Two allegations against Det Insp Jago that could have amounted to misconduct were not upheld but six learning points – a lower level than misconduct – were identified for her, six for Sgt Taylor and four for the force.
Rejecting her appeal on the remaining complaints, the Independent Office for Police Conduct (IOPC), told Mrs Clayton Det Insp Jago had taken early retirement but the other learning points were “still valid”.
The report noted there was “no doubt” Sgt Taylor attempted to put the family at ease but displayed “poor judgement” in some of his conversations with the family.
It also noted the organisation of the post-mortem examination was “less than smooth” but Det Insp Jago had been frustrated by that and “the evidence does show the lengths she went to in order to resolve matters”.
“I always knew it was wrong,” Mrs Clayton said.
“I am not doing it for people to lose their jobs… I am doing it because if this happened to someone else the police are now going to stop and think.”

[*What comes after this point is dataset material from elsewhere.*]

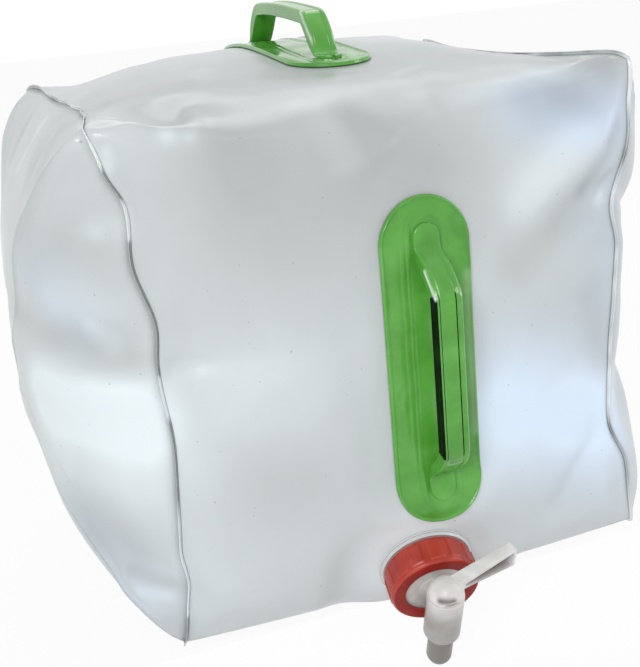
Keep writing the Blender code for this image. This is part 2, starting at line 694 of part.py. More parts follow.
def tapered_bar(name, length, start, width, side, root_low, root_high, tip_low, tip_high,
                collection, parent):
    """A bar along X whose height changes from root to tip; side shifts it along Y."""
    builder = bmesh.new()
    bmesh.ops.create_cube(builder, size=2.0)
    for vertex in builder.verts:
        at_tip = vertex.co.x > 0.0
        low = tip_low if at_tip else root_low
        high = tip_high if at_tip else root_high
        x = length if at_tip else start
        z = high if vertex.co.z > 0.0 else low
        vertex.co = Vector((x, side + vertex.co.y * width / 2, z))
    return as_cutter(add_object(name, mesh_from(name, builder), collection, parent=parent))


def lever_plug(parts, cutters, material, tap_frame):
    """Hollow plug, nozzle, dome and lever in one moulding that turns in the sleeve."""
    item = turned("lever_plug", plug_profile(), parts, SMALL_ROUND_STEPS, material, tap_frame,
                  closed=False)
    lever_frame = axis_empty("lever_direction", cutters, tap_frame)
    lever_frame.rotation_euler = (0.0, 0.0, math.radians(LEVER_TURN))
    low = SLEEVE_RISE + LEVER_LIFT
    bar = tapered_bar("lever_bar", LEVER_LENGTH, 0.0, LEVER_WIDTH, 0.0, low,
                      low + LEVER_ROOT_HEIGHT, low, low + LEVER_TIP_HEIGHT, cutters, lever_frame)
    pocket_low = low + LEVER_WALL
    pocket = tapered_bar("lever_pocket", LEVER_LENGTH - LEVER_WALL, DOME_RADIUS, LEVER_WIDTH,
                         -LEVER_WALL, pocket_low, pocket_low + LEVER_WALL,
                         pocket_low, low + LEVER_TIP_HEIGHT - LEVER_WALL, cutters, lever_frame)
    combine(item, bar, "UNION")
    combine(item, pocket, "DIFFERENCE")
    combine(item, dome_scoop(cutters, tap_frame), "DIFFERENCE")
    combine(item, plug_port(cutters, tap_frame), "DIFFERENCE")
    return item


def dome_scoop(cutters, tap_frame):
    """The hollow in the front of the dome, just over the sleeve's rim."""
    builder = bmesh.new()
    bmesh.ops.create_uvsphere(builder, u_segments=16, v_segments=10, radius=1.0)
    bmesh.ops.scale(builder, verts=builder.verts, vec=(SCOOP_DEPTH, SCOOP_WIDTH, SCOOP_HEIGHT))
    scoop = as_cutter(add_object("dome_scoop", mesh_from("dome_scoop", builder), cutters,
                                 parent=tap_frame))
    turn = math.radians(SCOOP_TURN)
    scoop.rotation_euler = (0.0, 0.0, turn)
    scoop.location = (DOME_RADIUS * math.cos(turn), DOME_RADIUS * math.sin(turn), SLEEVE_RISE)
    return scoop


def plug_port(cutters, tap_frame):
    """The side port, which faces left when shut and the barrel after a quarter turn."""
    port = cylinder("plug_port", BARREL_BORE_RADIUS - PLUG_CLEARANCE, 0.0,
                    SLEEVE_BORE_RADIUS + CUT_OVERRUN, cutters, tap_frame, SMALL_ROUND_STEPS)
    port.rotation_euler = (0.0, -QUARTER_TURN, 0.0)
    return port


def plug_o_ring(name, height, parts, material, tap_frame):
    """Seal in the plug's groove."""
    floor = SLEEVE_BORE_RADIUS - PLUG_CLEARANCE - O_RING_GROOVE_DEPTH
    centre = floor + O_RING_ROOM + O_RING_WIRE / 2
    profile = []
    for step in range(WIRE_STEPS):
        angle = -2.0 * math.pi * step / WIRE_STEPS
        profile.append((centre + O_RING_WIRE / 2 * math.cos(angle),
                        height + O_RING_WIRE / 2 * math.sin(angle)))
    return turned(name, profile, parts, SMALL_ROUND_STEPS, material, tap_frame)


class FilmSeat:
    """Finds places on one side of the bag's film by their x and their z or y."""

    def __init__(self, columns, first, last, axis):
        self.columns = [column[first:last] for column in columns]
        self.axis = axis

    def on_column(self, column, along):
        sign = 1.0 if column[-1][self.axis] > column[0][self.axis] else -1.0
        for start, end in zip(column, column[1:]):
            if (end[self.axis] - along) * sign >= 0.0:
                run = end[self.axis] - start[self.axis]
                return start.lerp(end, (along - start[self.axis]) / run)
        return column[-1].copy()

    def point(self, x, along):
        places = [self.on_column(column, along) for column in self.columns]
        for left, right in zip(places, places[1:]):
            if right.x >= x:
                return left.lerp(right, (x - left.x) / (right.x - left.x))
        return places[-1]

    def frame(self, x, along):
        """A place on the film with the direction straight out of it."""
        here = self.point(x, along)
        across = self.point(x + PROBE, along) - self.point(x - PROBE, along)
        up = self.point(x, along + PROBE) - self.point(x, along - PROBE)
        return here, across.cross(up).normalized()


def plate_rings(seat, centre_x, centre_along):
    """Cross-sections of a round-ended plate with a raised rim, laid on the film."""
    radius = HANDLE_WIDTH / 2
    straight = HANDLE_LENGTH / 2 - radius
    stations = []
    for step in range(PLATE_END_STEPS):
        angle = QUARTER_TURN * step / PLATE_END_STEPS
        stations.append((-straight - radius * math.cos(angle), radius * math.sin(angle)))
    for step in range(PLATE_RUN_STEPS + 1):
        stations.append((mix(-straight, straight, step / PLATE_RUN_STEPS), radius))
    for step in range(1, PLATE_END_STEPS + 1):
        angle = QUARTER_TURN * step / PLATE_END_STEPS
        stations.append((straight + radius * math.sin(angle), radius * math.cos(angle)))
    rim_share = 1.0 - HANDLE_RIM_WIDTH / radius
    inner_share = 1.0 - 2.0 * HANDLE_RIM_WIDTH / radius
    across_shares = (-1.0, -rim_share, -inner_share, -0.5, 0.0, 0.5, inner_share, rim_share, 1.0)
    rings = []
    for along, half in stations:
        ring = []
        for share in across_shares:
            depth = edge_distance(share * half, along, straight, radius)
            rise = HANDLE_RIM_RISE * rim_shape(depth)
            ring.append(lifted(seat, centre_x + share * half, centre_along + along,
                               HANDLE_SEAT + HANDLE_PLATE + rise))
        for share in reversed(across_shares):
            ring.append(lifted(seat, centre_x + share * half, centre_along + along, HANDLE_SEAT))
        rings.append(ring)
    return rings


def edge_distance(across, along, straight, radius):
    """How far inside the round-ended outline a place lies."""
    past = max(abs(along) - straight, 0.0)
    return radius - math.hypot(across, past)


def rim_shape(depth):
    """Full rim at its middle, half at the outer edge and none inside it."""
    share = depth / HANDLE_RIM_WIDTH
    if share < 1.0:
        return 0.5 + 0.5 * max(share, 0.0)
    return 1.0 - smoothstep(share - 1.0)


def lifted(seat, x, along, height):
    here, outward = seat.frame(x, along)
    return here + outward * height


def handle_base(name, seat, centre_x, centre_along, parts, material):
    """Round-ended plate welded to the film."""
    mesh = tube_mesh(name, plate_rings(seat, centre_x, centre_along))
    item = add_object(name, mesh, parts, material)
    smooth(item)
    return item


def strap_line():
    """The strap's middle line as (place along it, height over the film, depth of its section)."""
    floor = HANDLE_SEAT + HANDLE_PLATE + PIECE_GAP
    half_span = STRAP_SPAN / 2
    line = []
    for station in range(STRAP_STATIONS + 1):
        along = mix(-half_span, half_span, station / STRAP_STATIONS)
        past_foot = half_span - abs(along) - STRAP_FOOT_LENGTH
        rise = STRAP_CLEAR_HEIGHT * smoothstep(past_foot / STRAP_LEG_RUN)
        depth = mix(STRAP_FOOT_DEPTH, STRAP_DEPTH, smoothstep(2.0 * past_foot / STRAP_LEG_RUN))
        line.append((along, floor + rise + depth / 2, depth))
    return line


def handle_strap(name, seat, centre_x, centre_along, parts, material):
    """Deep flexible grip whose two flat feet are welded to the plate."""
    line = strap_line()
    rings = []
    for index, (along, out, depth) in enumerate(line):
        before = line[max(index - 1, 0)]
        after = line[min(index + 1, len(line) - 1)]
        run = Vector((after[0] - before[0], after[1] - before[1])).normalized()
        ring = []
        for across_share, depth_share in STRAP_OUTLINE_SHARES:
            side = across_share * STRAP_WIDTH / 2
            lift = depth_share * depth / 2
            here, outward = seat.frame(centre_x, centre_along + along - run.y * lift)
            ring.append(here + outward * (out + run.x * lift) + Vector((side, 0.0, 0.0)))
        rings.append(ring)
    item = add_object(name, tube_mesh(name, rings), parts, material)
    smooth(item)
    return item


def axis_empty(name, collection, parent=None):
    empty = bpy.data.objects.new(name, None)
    collection.objects.link(empty)
    empty.parent = parent
    return empty


def build_carrier():
    clear_scene()
    parts = new_collection("water_carrier")
    cutters = new_collection("cutters")
    clear_film = plastic("clear_film", FILM_COLOUR, 0.25, 0.6)
    green_vinyl = plastic("green_vinyl", HANDLE_COLOUR, 0.2, 0.2)
    clear_vinyl = plastic("clear_vinyl", NECK_COLOUR, 0.25, 0.4)
    red_plastic = plastic("red_plastic", RING_COLOUR, 0.35)
    white_plastic = plastic("white_plastic", TAP_COLOUR, 0.35)
    seal_rubber = plastic("seal_rubber", SEAL_COLOUR, 0.6)

    neck_frame = axis_empty("neck_axis", parts)
    neck_frame.matrix_world = neck_matrix()
    tap_frame = axis_empty("tap_axis", parts, neck_frame)
    tap_frame.location = (0.0, 0.0, SLEEVE_DISTANCE)
    tap_frame.rotation_euler = (-QUARTER_TURN, 0.0, 0.0)

    columns = film_columns()
    wrap_panel(columns, neck_frame, parts, cutters, clear_film)
    side_panel("left_side_panel", columns[0], -1.0, SIDE_SWELL_LEFT, parts, clear_film)
    side_panel("right_side_panel", columns[-1], 1.0, SIDE_SWELL_RIGHT, parts, clear_film)

    side = len(SIDE_SHARES)
    front_seat = FilmSeat(columns, side - SEAT_MARGIN_STEPS, 2 * side + SEAT_MARGIN_STEPS, 2)
    top_seat = FilmSeat(columns, 2 * side - SEAT_MARGIN_STEPS, 3 * side + SEAT_MARGIN_STEPS + 1, 1)
    for name, seat, x, along in (("front", front_seat, FRONT_HANDLE_X, FRONT_HANDLE_Z),
                                 ("top", top_seat, TOP_HANDLE_X, TOP_HANDLE_Y)):
        handle_base(name + "_handle_base", seat, x, along, parts, green_vinyl)
        handle_strap(name + "_handle_strap", seat, x, along, parts, green_vinyl)

    spout_neck(parts, cutters, clear_vinyl, neck_frame)
    neck_gasket(parts, seal_rubber, neck_frame)
    cap_ring(parts, cutters, red_plastic, neck_frame)
    tap_body(parts, cutters, white_plastic, tap_frame, neck_frame)
    lever_plug(parts, cutters, white_plastic, tap_frame)
    plug_o_ring("upper_o_ring", O_RING_OFFSET, parts, seal_rubber, tap_frame)
    plug_o_ring("lower_o_ring", -O_RING_OFFSET, parts, seal_rubber, tap_frame)
    bpy.context.view_layer.update()


build_carrier()
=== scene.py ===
import math

import bpy
import numpy as np
from mathutils import Matrix, Vector
from mathutils.bvhtree import BVHTree


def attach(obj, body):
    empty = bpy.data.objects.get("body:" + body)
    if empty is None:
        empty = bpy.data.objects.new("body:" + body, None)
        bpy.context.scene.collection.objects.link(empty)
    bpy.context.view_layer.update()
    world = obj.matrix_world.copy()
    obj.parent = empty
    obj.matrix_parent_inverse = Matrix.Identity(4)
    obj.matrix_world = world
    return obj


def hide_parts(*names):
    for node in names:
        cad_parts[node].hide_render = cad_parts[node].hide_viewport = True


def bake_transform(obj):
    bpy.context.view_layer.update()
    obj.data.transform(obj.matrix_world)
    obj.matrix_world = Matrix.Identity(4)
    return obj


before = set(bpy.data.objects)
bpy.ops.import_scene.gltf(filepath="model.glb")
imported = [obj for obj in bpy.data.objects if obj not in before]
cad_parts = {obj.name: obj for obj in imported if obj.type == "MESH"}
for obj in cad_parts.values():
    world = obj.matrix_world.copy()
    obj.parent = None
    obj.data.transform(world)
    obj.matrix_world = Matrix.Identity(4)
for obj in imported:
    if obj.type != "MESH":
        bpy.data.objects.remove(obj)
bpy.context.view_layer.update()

MM = 0.001
TINY = 1e-12
QUARTER_TURN = math.pi / 2

# The camera stands where the photograph was taken from
CAMERA_PLACE = (-0.209376, -0.627869, 0.341084)
CAMERA_ANGLES = (71.7113, 5.0789, -20.0748)
LENS_MM = 59.3703
SENSOR_MM = 36.0

# Film of the filled bag: the same formula and sizes as its solids
BAG_WIDTH = 280.0 * MM
BAG_DEPTH = 260.0 * MM
BAG_HEIGHT = 275.0 * MM
FILM = 0.6 * MM
BASE_DROP = 12.0 * MM
BASE_SAG = 3.0 * MM
CROWN_RISE = 13.0 * MM
CROWN_FALL = 11.0 * MM
CROWN_PEAK_SHARE = 0.45
CROWN_FALL_SHARE = 1.2
FRONT_SWELL = 16.0 * MM
BACK_SWELL = 13.0 * MM
SEAM_BOW_LEFT = 19.0 * MM
SEAM_BOW_RIGHT = 12.0 * MM
SEAM_DRAW_IN = 5.0 * MM
PILLOW_POWER = 2.6
MIDDLE_POWER = 5.0
MIDDLE_LOW_POWER = 6.0
SEAM_POWER = 22.0
SEAM_LOW_POWER = 38.0
SEAM_WANDER = 12.0 * MM
WANDER_POWER = 6.0
SIDE_SWELL_LEFT = 54.0 * MM
SIDE_SWELL_RIGHT = 40.0 * MM
SIDE_SLUMP = 15.0 * MM
SIDE_CLEARANCE = 0.6 * MM
SIDE_TIP_RISE = 0.3 * MM
DOME_POWER = 2.7
DOME_FULLNESS = 0.75
WAVE_RISE = 1.1 * MM
CREASE_RISE = 3.6 * MM
CREASE_WIDTH = 14.0 * MM
CALM_RUN = 20.0 * MM
CALM_MARGIN = 5.0 * MM
# Shifts of each seam along X, as shares of SEAM_WANDER, by sides passed from the low rear corner
LEFT_WANDER = ((0.0, 0.0), (0.85, -0.1), (1.0, 0.65), (1.11, 0.5), (1.2, 0.05), (1.56, -0.3),
               (1.64, -0.12), (1.75, -0.4), (1.86, 0.05), (1.92, -0.3), (2.3, -0.8),
               (2.63, -1.0), (3.0, -0.25), (4.0, 0.0))
RIGHT_WANDER = ((0.0, 0.0), (1.0, 0.0), (1.14, 0.2), (1.24, -0.4), (1.53, 0.2), (1.63, 0.3),
                (1.72, -0.1), (1.84, 0.4), (1.93, 0.1), (2.05, -0.1), (2.5, 0.0), (4.0, 0.0))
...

In 2017, the first inquest was halted after new claims of a row at the party came to light.
A second investigation was ordered and a second inquest concluded Mr Clayton’s death was accidental and he “may have had a fall” – a conclusion Mrs Clayton describes as “pure speculation”.
Dorset Police was asked to review the case after the first inquest collapsed.
The review identified issues including the “under-resourcing” of the investigation.
The Dorset Police Review
The review, completed in May 2017, identified a number of issues and found:
- The two differing scenarios of “tragic accident versus suspicious death were not given equal standing”
- The investigation was “under-resourced” and this had an impact on what the detectives were able to achieve in the first few days
- The family’s loss of faith in the investigation caused a “complete breakdown” in relations
- The quality of the investigation – particularly forensics and digital media – was affected by it being on Tresco and contingencies for policing on the islands should be reviewed to “ensure they are fit for purpose”
- There should have been a more senior officer visibly in overall command
Mr Parker, who led the second investigation, said no evidence of third-party involvement had been found and he did not believe any of the issues raised by the reports “would have made a significant difference to the outcome of the investigation”.
He said the force would apologise to the Clayton family for areas where “we have failed to meet the high levels of service we aspired to in this investigation”.
“We have always had in the forefront of our minds that this is a grieving family who have lost a son and I do genuinely hope that this will bring some closure to them,” he added.
Sgt Taylor said: “The focus of my efforts, as the sergeant on the Isles of Scilly at that time, in the search for Josh, was to do everything I could to find him alive and as quickly as possible.
“At all times the welfare of the Clayton family was paramount. I would like to say that my thoughts remain very much with the Clayton family for the tragic loss of Josh.”
Mrs Clayton said she wanted Devon and Cornwall Police to compensate her family for the anguish they had suffered.
She said she wanted to recoup some of the £70,000 they have spent on legal fees and private investigation and use any other money to start a charity in her son’s name, helping people who found themselves in a similar situation.
“It’s not the money but if we didn’t have the money everything would have been pushed to one side and we would have had to accept that Josh was a drugged-up drunk,” she said.
“What happens if you have no money… it is injustice.”